A significant proportion of these must be rental and truly affordable to working people.
These units must be close to public transit, schools, parks, and other services to reduce dependence on automobiles and thus reduce greenhouse gas production while improving quality of life.
These units should not encroach upon irreplaceable farm land that Ontarians depend upon for long term food security.
These units should not be built upon wetlands and forested lands that Ontarians require to ensure our contiued supply of clean water.
These units should not be built upon floodplains vulnerable to our increasingly unstable and changing climate.

What this proposal will actually do:
Supply a small number (50,000) of what will inevitably be large, high profitability, single family dwellings affordable only to higher income earners.
These "McMansions", because of their size and isolation from each other, will produce a disproportionate per capita share of green house gases from heating and cooling.
The residents of these developments will inevitably require private automobiles, usually at least two per home, to access employment, groceries, supplies, education and recreation, which are not present within the vast majority of new suburban developments.
Because of proposed reduction in development fees, servicing these housing units will require large inputs of municipal taxpayer dollars.
These green field developments will use a significant proportion of currently protected and vital food and water security lands.
Some of the housing developed will inevitably be vulnerable to damage by climate change due to proposed reduced environmental oversight and protection.

On balance, I strongly oppose this proposal.
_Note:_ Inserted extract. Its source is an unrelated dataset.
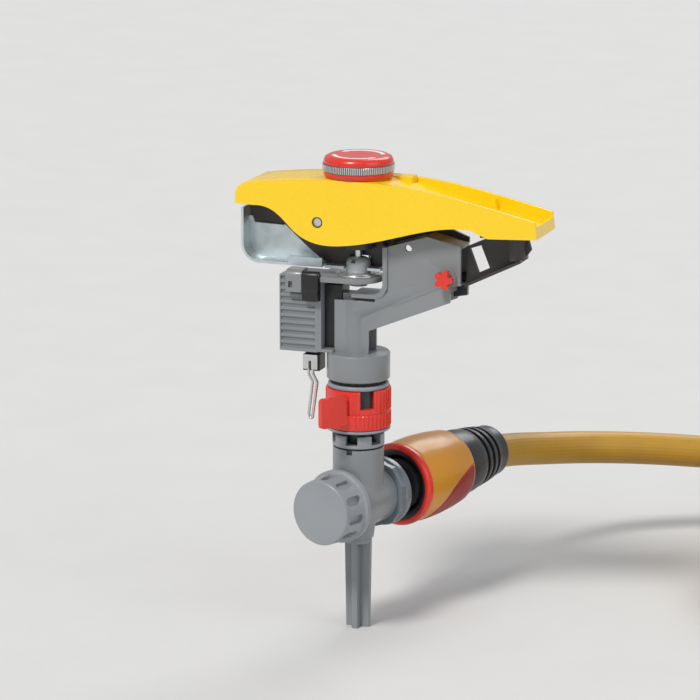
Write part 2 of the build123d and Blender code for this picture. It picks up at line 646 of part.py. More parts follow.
with BuildPart() as deflector:
    slab([(52.6, z + 36.0), (80.5, z + 49.4), (83.4, z + 53.4), (81.4, z + 60.2), (62, z + 60.2),
          (62, z + 57.4), (52.6, z + 53.0)], -1.0, 1.0)
    slab([(54.3, z + 52.3), (59.7, z + 54.1), (63.9, z + 43.8), (58.5, z + 41.2)], -2, 2, Mode.SUBTRACT)
    # lower flange along the sloping edge
    slab([(53.4, z + 35.0), (80.0, z + 48.0), (80.0, z + 49.5), (53.4, z + 36.5)], -6.4, 6.4)
    # top flange and the curved end vane
    slab([(61, z + 58.9), (81.6, z + 58.9), (81.2, z + 60.4), (61, z + 60.4)], -7.5, 7.5)
    with BuildSketch(Plane.XY.offset(z + 49)):
        with BuildLine():
            ThreePointArc((75.2, -7.5), (79.3, 0), (75.2, 7.5))
            Line((75.2, 7.5), (77.1, 7.5))
            ThreePointArc((77.1, 7.5), (81.2, 0), (77.1, -7.5))
            Line((77.1, -7.5), (75.2, -7.5))
        make_face()
    extrude(amount=10)
    for screw_x in deflector_screw_x:
        with BuildSketch(Plane.XY.offset(z + 57)):
            with Locations((screw_x, 4.2)):
                Circle(1.2)
        extrude(amount=6, mode=Mode.SUBTRACT)
save(deflector, "deflector")

with BuildPart() as deflector_screws:
    for screw_x in deflector_screw_x:
        with BuildSketch(Plane.XY.offset(z + 57.7)):
            with Locations((screw_x, 4.2)):
                Circle(2.1)
        extrude(amount=1.2)
        with BuildSketch(Plane.XY.offset(z + 58.9)):
            with Locations((screw_x, 4.2)):
                Circle(1.2)
        extrude(amount=4.6)
save(deflector_screws, "deflector_screws")

# ---- top knob ------------------------------------------------------------------------------------------
knob_low = z + 82.75
with BuildPart() as knob_base:
    turned(
        [(pin_radius + 0.6, knob_low - 6.5), (4, knob_low - 6.5), (4, knob_low), (15.6, knob_low),
         (16.2, knob_low + 0.8), (16.2, knob_low + 2.6), (0, knob_low + 2.6), (0, knob_low - 1),
         (2.35, knob_low - 1)]
    )
save(knob_base, "knob_base")

with BuildPart() as knob_band:
    ring(16.5, 12.5, knob_low + 2.6, knob_low + 6.2)
save(knob_band, "knob_band")

with BuildPart() as knob_cap:
    turned(
        [(0, knob_low + 2.6), (12.5, knob_low + 2.6), (12.5, knob_low + 6.2), (16.2, knob_low + 6.2),
         (16.2, knob_low + 7.4), (15.4, knob_low + 9.0), (13.8, knob_low + 9.8), (0, knob_low + 9.4)]
    )
save(knob_cap, "knob_cap")

# ---- jet diffuser: star knob turning a needle into the jet ----------------------------------------------
with BuildPart() as diffuser_knob:
    with BuildSketch(Plane.XZ.offset(10.6)):
        with Locations((star_x, star_z)):
            Circle(2.9)
            with PolarLocations(3.2, 5):
                Circle(1.35)
    extrude(amount=3.2)
    cross_hole(star_x, star_z, 2.6, -10.6, -8.45, Mode.ADD)
    cross_hole(star_x, star_z, needle_radius + run_gap, -12.8, 0)
save(diffuser_knob, "diffuser_knob")

with BuildPart() as diffuser_needle:
    cross_hole(star_x, star_z, needle_radius, -12.7, -4.6, Mode.ADD)
save(diffuser_needle, "diffuser_needle")


# ---- snap-on hose connector ------------------------------------------------------------------------------
def connector_core_shape(frame, claws):
    """Inner body: socket for the nose, thread flange and the barbed tail that the hose sits on."""
    turned(
        [(snout_radius + 0.1, 31.6), (12.4, 31.6), (12.4, 58), (14.2, 58), (14.2, 63), (11.5, 63), (11.5, 74),
         (6.0, 76), (6.0, hose_end), (4.6, hose_end), (4.6, 50), (snout_radius + 0.1, 48)],
        frame,
    )
    if claws:
        for index in range(3):
            window(frame, index, 32.4, 36.8, 6.0, Mode.SUBTRACT)


def window(frame, index, low, high, width, mode):
    """One of three radial windows, or claws with Mode.ADD, in the socket wall."""
    spoke = spoke_of(frame, 120 * index)
    start = Plane(origin=spoke.origin + spoke.z_dir * low, x_dir=spoke.x_dir, z_dir=spoke.z_dir)
    with BuildSketch(start) as face:
        with Locations((10.0, 0)):
            Rectangle(4.6, width)
    extrude(face.sketch, amount=high - low, mode=mode)


def sleeve_shape(frame):
    """Barrel-shaped sliding sleeve."""
    turned(
        [(16.4, 34.2), (19.4, 34.2), (20.0, 44), (20.0, 52), (19.4, 62), (18.2, 72), (16.6, 72), (16.6, 58.1),
         (14.3, 57.8), (14.3, 53), (16.4, 50)],
        frame,
    )


def lip_shape(frame):
    """Flared lip ring on the front of the sleeve."""
    turned(
        [(16.6, 31.0), (17.6, 30.0), (19.0, 30.0), (19.9, 31.2), (20.0, 33.4), (19.4, 34.2), (14.0, 34.2),
         (13.2, 33.6)],
        frame,
    )


def nut_shape(frame):
    """Hose nut with three deep grip grooves, clear of the sleeve's travel at its front."""
    turned(
        [(14.3, 63.2), (16.3, 63.2), (16.3, 79), (16.0, 84), (15.4, 87.8), (13.2, 87.8), (13.2, 90.2),
         (15.2, 90.2), (14.9, 93.0), (13.1, 93.0), (13.1, 95.4), (14.7, 95.4), (14.3, 98.2),
         (12.7, 98.2), (12.7, 100.6), (14.0, 100.6), (13.1, 104), (12.7, 110),
         (hose_radius + 1.3, 110), (hose_radius + 0.1, hose_end), (12.0, 97), (12.0, 78), (14.3, 76)],
        frame,
    )


with BuildPart() as connector_core:
    connector_core_shape(port, True)
save(connector_core, "connector_core")

with BuildPart() as connector_claws:
    for claw in range(3):
        window(port, claw, 32.5, 36.7, 5.8, Mode.ADD)
save(connector_claws, "connector_claws")

with BuildPart() as connector_sleeve:
    sleeve_shape(port)
save(connector_sleeve, "connector_sleeve")

with BuildPart() as connector_lip:
    lip_shape(port)
save(connector_lip, "connector_lip")

with BuildPart() as hose_nut:
    nut_shape(port)
save(hose_nut, "hose_nut")

with BuildPart() as hose_collet:
    turned([(hose_radius + 0.3, 80), (11.8, 80), (11.8, 96.6), (10.2, 99.0), (hose_radius + 0.3, 99.0)], port)
    for index in range(4):
        spoke = spoke_of(port, 90 * index)
        with BuildSketch(Plane(origin=spoke.origin + spoke.z_dir * 84, x_dir=spoke.x_dir, z_dir=spoke.z_dir)):
            with Locations((10, 0)):
                Rectangle(6, 1.4)
        extrude(amount=20, mode=Mode.SUBTRACT)
save(hose_collet, "hose_collet")

# ---- hose: from the connector, past the edge of the work, onto its coil ------------------------------------
hose_start = port.origin + port.z_dir * hose_end
coil_centre = Vector(233.3, 144.1, 0)
side_way = heading(19.5)                       # direction of the lead where it reaches the coil
layer = 2 * hose_radius


def hose_radii(points):
    """Largest arc that the two runs beside each inner point allow."""
    radii = []
    for before, point, after in zip(points, points[1:], points[2:]):
        first = Vector(*point) - Vector(*before)
        second = Vector(*after) - Vector(*point)
        half_turn = math.radians(first.get_angle(second) / 2)
        radii.append(0.45 * min(first.length, second.length) / math.tan(half_turn))
    return radii


def hose_tube(points, name):
    """Solid hose along straight runs joined by tangent arcs."""
    radii = hose_radii(points)
    with BuildPart() as tube:
        with BuildLine() as route:
            FilletPolyline(*points, radius=radii)
        with BuildSketch(Plane(origin=route.line @ 0, z_dir=route.line % 0)):
            Circle(hose_radius)
        sweep()
    length = sum(edge.length for edge in route.edges())
    share = tube.part.volume / (math.pi * hose_radius ** 2 * length)
    print(name, "length %.1f" % length, "volume share %.4f" % share, "radii", [round(r) for r in radii])
    save(tube, name)


hose_route = [
    (hose_start.X, hose_start.Y, hose_start.Z), (36.4, 124.4, 58.6), (45.2, 145.2, 54.6), (61.2, 168.6, 51.0),
    (86.8, 187.2, 48.2), (115.4, 200.0, 45.6), (145.5, 208.4, 43.4),
]


def coil_point(turn, height):
    """A point on the coil's centre line, turning clockwise seen from above from where the lead arrives."""
    angle = math.radians(19.5 + 90) - 2 * math.pi * turn
    return (coil_centre.X + coil_radius * math.cos(angle), coil_centre.Y + coil_radius * math.sin(angle), height)


coil_start = Vector(*coil_point(0, 2.5 * layer))
hose_route.append(tuple(coil_start - Vector(*side_way) * 30))
hose_route.append(tuple(coil_start))
hose_tube(hose_route, "hose")

arrival = (coil_start - coil_centre - Vector(0, 0, coil_start.Z)).normalized()
coil_section = Plane(origin=coil_centre, x_dir=arrival, z_dir=arrival.cross(Vector(0, 0, 1)))
winding = Axis(coil_centre, (0, 0, -1))
with BuildPart() as hose_coil:
    with BuildSketch(coil_section):
        with Locations((coil_radius, layer)):
            RectangleRounded(layer, 2 * layer, 4)
    revolve(axis=winding)
    with BuildSketch(coil_section):
        with Locations((coil_radius, 2.25 * layer)):
            Rectangle(layer - 0.2, 1.5 * layer)
    revolve(axis=winding, revolution_arc=100)
save(hose_coil, "hose_coil")

tail_start = Vector(*coil_point(coil_turns, hose_radius))
tail_way = Vector(*heading(19.5 - 90))
tail_end_height = 20.05
tail_rise = Vector(0, 0, tail_end_height - hose_radius)
tail_route = [
    tuple(tail_start),
    tuple(tail_start + tail_way * 31),
    tuple(tail_start + tail_way * 69 + tail_rise),
    tuple(tail_start + tail_way * 99 + tail_rise),
]
hose_tube(tail_route, "hose_tail")

# ---- second connector on the hose's far end -------------------------------------------------------------------
far_origin = Vector(*tail_route[-1]) + tail_way * hose_end
far = frame_at(tuple(far_origin), tuple(tail_way * -1))

with BuildPart() as far_core:
    connector_core_shape(far, False)
save(far_core, "far_core")

with BuildPart() as far_sleeve:
    sleeve_shape(far)
save(far_sleeve, "far_sleeve")

with BuildPart() as far_lip:
    lip_shape(far)
save(far_lip, "far_lip")

with BuildPart() as far_nut:
    nut_shape(far)
save(far_nut, "far_nut")
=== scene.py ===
"""Looks for the impact sprinkler: materials, detailed pieces and the hose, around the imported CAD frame."""
import math

import bmesh
import bpy
from mathutils import Matrix, Vector


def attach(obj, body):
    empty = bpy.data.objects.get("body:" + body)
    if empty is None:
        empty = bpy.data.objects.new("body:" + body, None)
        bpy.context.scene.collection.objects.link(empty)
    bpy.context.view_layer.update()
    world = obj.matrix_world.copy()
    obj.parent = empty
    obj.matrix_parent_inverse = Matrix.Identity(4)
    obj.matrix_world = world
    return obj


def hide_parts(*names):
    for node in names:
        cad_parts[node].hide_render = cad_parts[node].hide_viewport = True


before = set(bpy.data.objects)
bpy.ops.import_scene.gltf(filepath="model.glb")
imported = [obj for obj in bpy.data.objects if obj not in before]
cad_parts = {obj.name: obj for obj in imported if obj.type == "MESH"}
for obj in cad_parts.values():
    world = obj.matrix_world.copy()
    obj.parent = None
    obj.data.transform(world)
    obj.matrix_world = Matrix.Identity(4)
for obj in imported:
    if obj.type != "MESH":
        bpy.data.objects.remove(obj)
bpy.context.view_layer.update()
MM = 0.001
COLLAR = 133.5          # height of the rotor collar's top face, mm
PORT = 62.0             # height of the hose port axis, mm
UP = Vector((0, 0, 1))


def heading(degrees):
    """A horizontal unit direction, measured from +X towards +Y."""
    return Vector((math.cos(math.radians(degrees)), math.sin(math.radians(degrees)), 0))


def show(thing):
    """Put a new object in the scene."""
    bpy.context.scene.collection.objects.link(thing)
    return thing


PORT_WAY = heading(74)

# ---- camera: angles in degrees, distances in metres ------------------------------------------------
CAMERA_TURN = 19.5      # bearing of the camera's own sideways direction
CAMERA_LIFT = 13.1      # how far above level it stands
CAMERA_DISTANCE = 1.6744
AIM_RIGHT = -0.00395    # where it aims, from the centre of the rotor collar's top
AIM_UP = 0.00023
SENSOR_WIDTH = 36       # millimetres
LENS_RATIO = 36 / 7     # focal length over sensor width: a long lens, so the perspective is weak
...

The only persons advantaged will be a very few land speculators and a relatively small proportion of those needing housing, virtually all of whom, if they can consider purchase of a new, high footprint, green field home, are able to afford decent homes in any case. The people disadvantaged will be those who are excluded from housing due to low incomes and the lack of rental and mixed housing, and the people of Ontario in general, whose long term food, water and climate security will be compromised by the use of irreplaceable land which provides indispensible ecosystem services.

In addition, the land speculators who benefit from these changes will inevitably be emboldened to purchase further lands within the Green Belt in preparation for the next round of exclusions of presently protected lands.